Tome o poder nas suas mãos. Se prefere o facebook ao twitter: não há problema. No facebook também vigoram as leis do pós-colonialismo. Já há mulheres na política a publicar as regras da etiqueta na net para esta nova era.
[esta última frase tem um link para o mural de facebook da Renate Künast, no marcador "etiqueta na net", no qual ela se dirige às pessoas que lhe enviam cartas de ódio. O texto, muito sarcástico, termina com um aviso sobre ela fazer queixa por qualquer mensagem agressiva, e que as coisas se podem tornar desagradáveis para o agressor. Dá um exemplo.]
Oitava regra: Quando disser alguma coisa, sublinhe que é essa a verdade. Isso é importante. Quem não faz isso, está a mentir. Veja-se a imprensa falsa. Habitue-se a frases como "agora vou quebrar um tabu" ou "desculpem a pergunta ingénua", e sobretudo "isto que vou dizer não é politicamente correcto, mas...". Termine sempre com "alguém tinha de dizer isto" ou então com "pobre Alemanha". Antes de adormecer, diga: "boa noite, Alemanha". Ensine isso aos seus filhos.

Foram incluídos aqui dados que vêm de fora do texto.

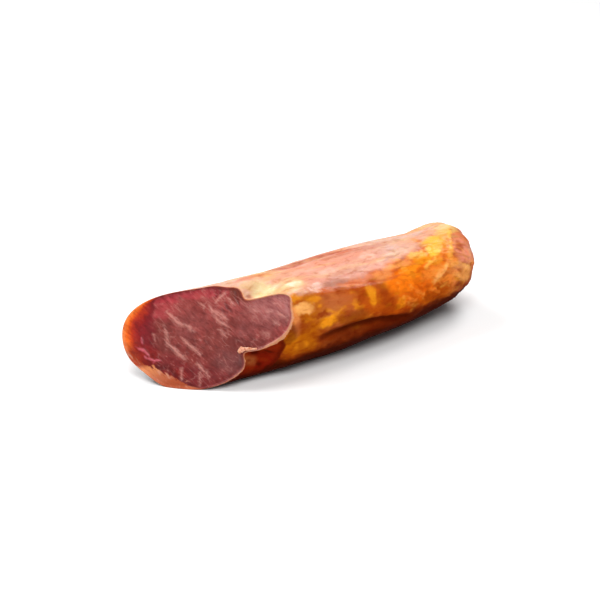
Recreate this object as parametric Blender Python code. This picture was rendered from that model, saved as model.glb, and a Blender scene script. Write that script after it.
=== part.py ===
"""Cured pork loin: one piece in its own casing, cut on the bias at one end and gathered shut at the other.

X runs along the loin with the cut end at -X, the front is -Y and +Z is up. Lengths are in metres, turns in degrees.
A place on the casing is given by its distance along the loin and its turn round it: 0 is the front, 90 the top.
"""

from math import pi, radians, sin

import bmesh
import bpy
import numpy as np
from mathutils import Matrix, Vector

MM = 0.001

# Section of the loin, measured from its centre line
HALF_WIDTH = 27.0 * MM
HALF_HEIGHT_UP = 22.3 * MM
HALF_HEIGHT_DOWN = 23.5 * MM
SECTION_POWER = 2.1

# Length, from the middle of the cut face to the tip of the gathered end
TIP_ALONG = 162.5 * MM
STOCK_START = -52.0 * MM
CAP_START = 92.0 * MM
CAP_LENGTH_POWER = 4.4
CAP_WIDTH_POWER = 2.8

# Centre line: it bows a little in plan and lifts towards the gathered end
CENTRE_FRONT = -0.8 * MM
CENTRE_HEIGHT = 0.5 * MM
DRIFT_PER_METRE = 18.0 * MM
BOW = 2.1 * MM
BOW_MIDDLE = 50.0 * MM
BOW_REACH = 100.0 * MM
TIP_RISE = 3.5 * MM
TIP_RISE_POWER = 1.7

# The bias cut: its plane leans back and turns towards the front
CUT_LEAN = 0.92
CUT_TURN = 1.0

# The flat where the loin has settled, below the centre line
REST_DEPTH = 22.4 * MM

# Mesh density: faces round the loin, rings along it, and the share of rings before the rounded end
SEGMENTS = 100
RINGS = 68
STRAIGHT_SHARE = 0.74
STRAIGHT_END = 120.0 * MM
WELD = 0.00002
SHARP_TURN = 35.0

# Swells and hollows: turn, reach round it, height in mm, place along in mm, reach along in mm
SWELLS = {
    "back shoulder": (165, 17, 6.2, -20, 30),
    "front corner of the cut": (43, 11, 1.9, 35, 14),
    "heel of the cut": (-60, 12, 0.8, 5, 16),
    "flattened back foot": (-129, 22, -2.0, -25, 30),
    "crown of the cut": (103, 10, 1.1, 5, 14),
    "dent in the crown": (79, 12, -6.5, 15, 12),
    "mouth of the notch": (-22, 5, -4.1, 8, 10),
    "hollow below the notch": (-15, 17, -6.9, 12, 12),
    "hem of the hollow": (-24, 15, 0.8, 31, 4),
    "belly": (-60, 40, 1.6, 60, 25),
    "brow over the front fold": (8, 8, 0.7, 70, 18),
    "lobe under the front fold": (-21, 8, 1.3, 72, 18),
    "waist": (110, 50, -2.7, 135, 16),
    "crown of the gathered end": (107, 50, 3.9, 165, 14),
    "cheek of the gathered end": (75, 28, 2.1, 153, 12),
    "hollow under the waist": (-57, 26, -1.5, 122, 14),
    "back hollow": (-158, 16, -1.2, 70, 26),
    "back swell": (178, 20, 0.9, 112, 18),
}

# Creases of the casing: first and last place along in mm, turn at each, sag between, depth and width in mm
CREASES = {
    "crease by the top": (42, 106, 112, 106, 1, 0.9, 1.4),
    "crease over the side": (44, 99, 47, 29, 3, 0.8, 1.6),
    "front fold": (42, 99, -9, -13, 10, 2.4, 2.0),
    "back fold": (18, 118, -172, -150, -5, 1.2, 1.8),
    "back crease": (52, 132, 142, 150, 4, 0.8, 1.5),
}
CREASE_FADES = 5.0

# Pleats of the gathered end, which tighten and twist towards the tip
PLEATS = 11
PLEAT_START = 126.0 * MM
PLEAT_DEPTH = 1.5 * MM
PLEAT_TWIST_PER_MM = 1.1
PLEAT_DRIFTS = ((2, 0.16, 0.6), (3, 0.09, 2.0))
PLEAT_UNEVENNESS = 0.25
PUCKER_DEPTH = 2.2 * MM
PUCKER_RADIUS = 6.0 * MM

# Slow unevenness of the hand-filled casing: height, length of a wave along, waves round, phase of each
LUMPS = (
    (0.35 * MM, 13.0 * MM, 3, 1.3),
    (0.21 * MM, 7.3 * MM, 2, 0.4),
    (0.18 * MM, 9.1 * MM, -5, 2.2),
)

CASING_COLOUR = (0.46, 0.15, 0.035, 1.0)
CASING_ROUGHNESS = 0.42


def bell(distance, width):
    return np.exp(-0.5 * (distance / width) ** 2)


def ease(value):
    held = np.clip(value, 0.0, 1.0)
    return held * held * (3.0 - 2.0 * held)


def turn_from(centre, angle):
    """Signed turn from centre to angle, the short way round."""
    return (angle - centre + pi) % (2 * pi) - pi


def cap_progress(along):
    return np.clip((along - CAP_START) / (TIP_ALONG - CAP_START), 0.0, 1.0)


def cap_share(along):
    """1 along the body, falling to 0 at the tip of the gathered end."""
    return (1.0 - cap_progress(along) ** CAP_LENGTH_POWER) ** (1.0 / CAP_WIDTH_POWER)


def section_radius(angle):
    """A full, slightly boxy oval, deeper below the centre line than above it."""
    height = np.where(np.sin(angle) > 0, HALF_HEIGHT_UP, HALF_HEIGHT_DOWN)
    across = np.abs(np.cos(angle) / HALF_WIDTH) ** SECTION_POWER
    upright = np.abs(np.sin(angle) / height) ** SECTION_POWER
    return (across + upright) ** (-1.0 / SECTION_POWER)


def swell_height(along, angle):
    total = np.zeros_like(along)
    for turn, turn_reach, height, place, reach in SWELLS.values():
        round_it = bell(turn_from(radians(turn), angle), radians(turn_reach))
        total += height * MM * round_it * bell(along - place * MM, reach * MM)
    return total


def crease_depth(along, angle, radius):
    total = np.zeros_like(along)
    for first, last, first_turn, last_turn, sag, depth, width in CREASES.values():
        share = (along - first * MM) / ((last - first) * MM)
        inside = ease(share * CREASE_FADES) * ease((1.0 - share) * CREASE_FADES)
        held = np.clip(share, 0.0, 1.0)
        path = first_turn + (last_turn - first_turn) * held + sag * np.sin(pi * held)
        off_path = turn_from(np.radians(path), angle) * radius
        total += depth * MM * inside * bell(off_path, width * MM)
    return total


def pleat_depth(along, angle):
    onset = ease((along - PLEAT_START) / (TIP_ALONG - PLEAT_START))
    turned = angle + np.radians(PLEAT_TWIST_PER_MM) * (along - PLEAT_START) / MM
    spaced = turned + sum(size * np.sin(waves * turned + phase) for waves, size, phase in PLEAT_DRIFTS)
    valley = (0.5 + 0.5 * np.cos(PLEATS * spaced)) ** 2
    strength = 1.0 - PLEAT_UNEVENNESS + PLEAT_UNEVENNESS * np.sin(2.0 * turned)
    return PLEAT_DEPTH * onset * strength * valley


def lump_height(along, angle):
    total = np.zeros_like(along)
    for height, length, waves, phase in LUMPS:
        total += height * np.sin(along / length + waves * angle + phase)
    return total


def centre_line(along):
    """How far the section's centre lies to the front, and how high."""
    bow = BOW * ((along - BOW_MIDDLE) / BOW_REACH) ** 2
    towards_front = CENTRE_FRONT - DRIFT_PER_METRE * along - bow
    return towards_front, CENTRE_HEIGHT + TIP_RISE * cap_progress(along) ** TIP_RISE_POWER


def casing_points(along, angle):
    """Points of the casing for arrays of place along the loin and turn round it."""
    radius = section_radius(angle) + swell_height(along, angle) + lump_height(along, angle)
    radius = radius - crease_depth(along, angle, radius) - pleat_depth(along, angle)
    radius = radius * cap_share(along)
    towards_front, height = centre_line(along)
    drawn_in = PUCKER_DEPTH * bell(radius, PUCKER_RADIUS) * (along > CAP_START)
    return np.stack(
        [
            along - drawn_in,
            -towards_front - radius * np.cos(angle),
            height + radius * np.sin(angle),
        ],
        axis=-1,
    )


def ring_place(share):
    """Rings are even along the body and close up towards the tip."""
    if share < STRAIGHT_SHARE:
        return STOCK_START + (STRAIGHT_END - STOCK_START) * share / STRAIGHT_SHARE
    rest = (share - STRAIGHT_SHARE) / (1.0 - STRAIGHT_SHARE)
    return STRAIGHT_END + (TIP_ALONG - STRAIGHT_END) * sin(rest * pi / 2)


def moulded_stock():
    """A UV sphere with its poles on X, moulded into the whole uncut loin."""
    stock = bmesh.new()
    bmesh.ops.create_uvsphere(stock, u_segments=SEGMENTS, v_segments=RINGS, radius=1.0)
    bmesh.ops.rotate(stock, verts=stock.verts, matrix=Matrix.Rotation(pi / 2, 3, "Y"))
    sphere = np.array([vert.co[:] for vert in stock.verts])
    share = 1.0 - np.arccos(np.clip(sphere[:, 0], -1.0, 1.0)) / pi
    along = np.array([ring_place(value) for value in share])
    angle = np.arctan2(sphere[:, 2], -sphere[:, 1])
    for vert, place in zip(stock.verts, casing_points(along, angle)):
        vert.co = Vector(place)
    return stock


def slice_off(stock, point, outward):
    """Takes off what lies beyond a plane and closes the opening with one flat face."""
    bmesh.ops.bisect_plane(
        stock,
        geom=stock.verts[:] + stock.edges[:] + stock.faces[:],
        plane_co=point,
        plane_no=outward,
        clear_outer=True,
    )
    rim = [edge for edge in stock.edges if edge.is_boundary]
    bmesh.ops.holes_fill(stock, edges=rim, sides=0)


def weld_and_level(stock, planes):
    """Merges the slivers that a slice leaves along its rim, then lays the rim back in its plane."""
    bmesh.ops.remove_doubles(stock, verts=stock.verts, dist=WELD)
    for point, outward in planes:
        for vert in stock.verts:
            beyond = (vert.co - point).dot(outward)
            if abs(beyond) < WELD:
                vert.co -= outward * beyond


def settle_on_floor(obj):
    """Puts the middle of the finished solid's box over the origin, with its flat at height 0."""
    places = np.array([vert.co[:] for vert in obj.data.vertices])
    low = places.min(axis=0)
    high = places.max(axis=0)
    shift = Vector((-(low[0] + high[0]) / 2, -(low[1] + high[1]) / 2, REST_DEPTH))
    obj.data.transform(Matrix.Translation(shift))


def casing_material():
    material = bpy.data.materials.new("cured_casing")
    material.use_nodes = True
    shader = material.node_tree.nodes["Principled BSDF"]
    shader.inputs["Base Color"].default_value = CASING_COLOUR
    shader.inputs["Roughness"].default_value = CASING_ROUGHNESS
    shader.inputs["Metallic"].default_value = 0.0
    return material


def cured_loin(collection):
    stock = moulded_stock()
    bias_cut = (Vector((0.0, 0.0, 0.0)), Vector((-1.0, -CUT_TURN, CUT_LEAN)).normalized())
    rest_flat = (Vector((0.0, 0.0, -REST_DEPTH)), Vector((0.0, 0.0, -1.0)))
    slice_off(stock, *bias_cut)
    slice_off(stock, *rest_flat)
    weld_and_level(stock, (bias_cut, rest_flat))
    bmesh.ops.triangulate(stock, faces=stock.faces, quad_method="BEAUTY", ngon_method="BEAUTY")
    bmesh.ops.recalc_face_normals(stock, faces=stock.faces)
    mesh = bpy.data.meshes.new("cured_loin")
    stock.to_mesh(mesh)
    stock.free()
    loin = bpy.data.objects.new("cured_loin", mesh)
    collection.objects.link(loin)
    settle_on_floor(loin)
    loin.data.materials.append(casing_material())
    loin.data.shade_smooth()
    loin.data.set_sharp_from_angle(angle=radians(SHARP_TURN))


def main():
    for old in list(bpy.data.objects):
        bpy.data.objects.remove(old)
    collection = bpy.data.collections.new("iberian_cured_pork_loin")
    bpy.context.scene.collection.children.link(collection)
    cured_loin(collection)


main()
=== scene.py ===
"""Looks of a cured pork loin: an amber casing, a marbled bias-cut face, a plain floor and studio light.

The loin is one closed mesh that stands for the CAD solid and is formed in the same way. X runs along the
loin with the cut end at -X, the front is -Y and +Z is up. A place on the casing is given by its distance
along the loin and its turn round it, where 0 is the front and 90 the top. A place on the cut face is given
in millimetres from its middle: level along the face towards the front, and up its slope.
"""

from math import pi, radians, sin

import bpy
import numpy as np
from mathutils import Matrix, Vector


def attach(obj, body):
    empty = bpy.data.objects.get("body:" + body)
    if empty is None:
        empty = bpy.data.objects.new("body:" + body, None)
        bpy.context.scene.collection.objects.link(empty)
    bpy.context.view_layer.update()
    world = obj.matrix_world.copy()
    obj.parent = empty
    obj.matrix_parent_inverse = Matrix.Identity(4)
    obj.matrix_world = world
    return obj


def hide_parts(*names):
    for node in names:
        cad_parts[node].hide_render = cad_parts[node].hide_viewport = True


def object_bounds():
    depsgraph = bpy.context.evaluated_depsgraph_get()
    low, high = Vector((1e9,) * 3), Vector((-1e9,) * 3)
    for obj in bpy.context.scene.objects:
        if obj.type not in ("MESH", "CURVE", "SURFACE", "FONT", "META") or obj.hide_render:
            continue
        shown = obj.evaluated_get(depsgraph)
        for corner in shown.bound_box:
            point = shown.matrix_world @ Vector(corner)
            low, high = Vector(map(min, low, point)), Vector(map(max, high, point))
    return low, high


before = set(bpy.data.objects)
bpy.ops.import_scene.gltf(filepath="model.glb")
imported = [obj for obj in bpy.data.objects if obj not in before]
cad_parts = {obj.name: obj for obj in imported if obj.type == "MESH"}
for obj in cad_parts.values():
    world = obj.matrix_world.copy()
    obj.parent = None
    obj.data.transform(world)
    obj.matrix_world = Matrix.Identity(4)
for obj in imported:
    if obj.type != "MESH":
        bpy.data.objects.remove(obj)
CAD_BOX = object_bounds()

MM = 0.001

# Camera, at the photograph's viewing angle
CAMERA_AZIMUTH = -34.5
CAMERA_ELEVATION = 25.0
CAMERA_DISTANCE = 0.9
CAMERA_LENS = 108.0
CAMERA_AIM = Vector((-0.01837, -0.0150, 0.0350))

# Form of the loin, with the sizes of the solid
HALF_WIDTH = 27.0 * MM
HALF_HEIGHT_UP = 22.3 * MM
HALF_HEIGHT_DOWN = 23.5 * MM
SECTION_POWER = 2.1
TIP_ALONG = 162.5 * MM
CAP_START = 92.0 * MM
CAP_LENGTH_POWER = 4.4
CAP_WIDTH_POWER = 2.8
CENTRE_FRONT = -0.8 * MM
CENTRE_HEIGHT = 0.5 * MM
DRIFT_PER_METRE = 18.0 * MM
BOW = 2.1 * MM
BOW_MIDDLE = 50.0 * MM
BOW_REACH = 100.0 * MM
TIP_RISE = 3.5 * MM
TIP_RISE_POWER = 1.7
CUT_LEAN = 0.92
CUT_TURN = 1.0
CUT_SEARCH = 80.0 * MM
CUT_HALVINGS = 44
REST_DEPTH = 22.4 * MM

# The middle of the cut, which is the loin's own origin, in the frame
LOIN_ORIGIN = Vector((-0.06308, -0.00407, REST_DEPTH))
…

Nona regra: Contradiga-se. Isso é da ordem da dialéctica. O seu opositor é apanhado de surpresa, o que lhe permite a si ganhar tempo. Use o tempo que ganhou para ler o "Focus online". Tente ler tudo o que há no "Focus online". As pessoas com mais experiência conseguem fazer simultaneamente o exercício respiratório descrito acima. (Mas não aceite ordens de cima. Os de cima são criminosos.)
Décima regra: Não recorra nunca à ironia. (Atenção: isso contradiz a quarta regra, mas não faz mal: é bom haver contradições! V. a nona regra.) Já ninguém entende ironia. A ironia mata. Vai haver sempre um palerma qualquer que a vai levar a sério - e nesse caso, boa noite, Alemanha.